Les hommes préhistoriques du Sud de l'Afrique maîtrisaient des techniques sophistiquées de travail de la pierre avec le feu il y a au moins 75 000 ans, soit plus de 50 000 ans avant les solutréens en France et en Espagne, selon des travaux publiés jeudi.

Cette découverte dans la grotte de Blombos en Afrique du Sud repousse d'au moins 50 000 ans la maîtrise de cette technique consistant à chauffer notamment de la silcrète, un matériau dur formé de quartz cimentés par de la silice, pour en modifier la structure afin de mieux la façonner.

Ces pierres étaient ensuite délicatement travaillées et affûtées en exerçant de fortes pressions à l'aide de marteaux de bois ou d'os sur les bords pour détacher des éclats, mais pas en les percutant.

Cette technique dite de «la retouche couvrante par pression» permettait une plus grande précision et une meilleure finesse du résultat.

Ces chercheurs ont analysé 159 pointes et fragments de silcrète ainsi que 179 autres morceaux retravaillés.
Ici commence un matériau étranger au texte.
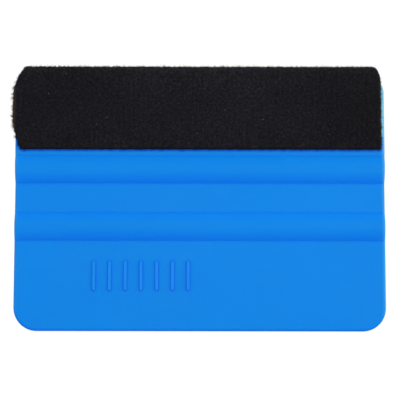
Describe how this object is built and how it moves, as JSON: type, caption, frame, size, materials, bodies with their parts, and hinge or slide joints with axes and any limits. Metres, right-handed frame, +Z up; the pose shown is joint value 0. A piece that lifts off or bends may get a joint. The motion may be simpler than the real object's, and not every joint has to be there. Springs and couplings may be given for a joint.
{
  "type": "squeegee applicator",
  "caption": "Flat moulded plastic squeegee card with two grip ribs on each face and a felt strip folded over its working edge, for pressing down vinyl film.",
  "frame": {"origin": "middle of the whole object's box in X and Y, at the surface that it rests on (Z = 0, the lower rib crests)", "axes": "+X along the working edge, +Y out of the working edge (the felt side), +Z up through the card's thickness"},
  "size_m": [0.1012, 0.0726, 0.005],
  "materials": {
    "card_plastic": "blue polypropylene, fine moulded grain, satin",
    "black_felt": "black brushed knitted felt, hand-cut ends",
    "adhesive": "double-sided acrylic adhesive film"
  },
  "bodies": {
    "root": {"card": "card_plastic", "felt_strip": "black_felt", "adhesive_film": "adhesive"}
  },
  "joints": []
}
Ils ont aussi examiné plus de 700 éclats de pierre ayant résulté du travail d'affûtage.

«Cette technique est la plus efficace pour maîtriser le tranchant, l'épaisseur et la forme d'un outil bifacial comme les pointes de lances et les couteaux de pierre», explique Paola Villa, conservatrice du musée d'histoire naturelle de l'Université du Colorado (ouest des Etats-Unis), co-auteur de cette communication publiée dans la revue Science datée du 29 octobre.

Vincent Mourre, de l'Institut national de recherches archéologiques préventives en France, et Christopher Henshilwood de l'Université de Bergen (Norvège) sont les deux autres co-auteurs de cette communication.

Avant la découverte de Blombos, les indices les plus anciens de la maîtrise de ces techniques sophistiquées dataient seulement de la culture solutréenne du paléolithique supérieur en France et en Espagne.

«La découverte dans la grotte de Blombos est importante car elle montre que des humains modernes dans ce qui est aujourd'hui l'Afrique du Sud ont eu très tôt un répertoire de techniques sophistiquées de fabrication d'outils de pierre», relève Paola Villa.

«Celles-ci sont un bon exemple d'une tendance à développer de nouvelles idées largement considérées comme étant des caractéristiques de comportements modernes ou avancés», ajoute-t-elle.

Pour ces chercheurs, la technique de travail des silex selon la technique de «retouche couvrante par pression» pourrait bien avoir été inventée en Afrique et utilisée sporadiquement ensuite avant d'être largement employée en Europe, en Australie et en Amérique du Nord.

Des archéologues ont découvert que des Paléo-Indiens --les premiers habitants de l'Amérique du Nord entre 12 000 et 8000 ans avant notre ère -- utilisaient aussi cette technique de retouche des pierres pour fabriquer des pointes de lances utilisées pour chasser des animaux aujourd'hui éteints comme des mammouths et des mastodontes.

A l'exception de la galactite, de l'obsidienne et du silex de haute qualité, peu de pierres peuvent être travaillées selon cette technique de retouche sans être d'abord chauffées, explique Paola Villa.

Bien qu'il existe des indications que la silcrète a été soumise au feu il y a  164 000 ans sur le site de la Pointe du Pinacle en Afrique du Sud, les objets de pierre travaillés découverts à Blombos constituent les premiers indices solides du recours à la technique de la retouche pour façonner et affiner les pierres, souligne-t-elle.

Selon les chercheurs, au moins la moitié des objets découverts ont été façonnés avec cette technique qui, notent-ils «pourrait bien avoir donné un  avantage aux premiers groupes d'Homo sapiens ayant émigré d'Afrique vers l'Europe il y a 60 000 ans».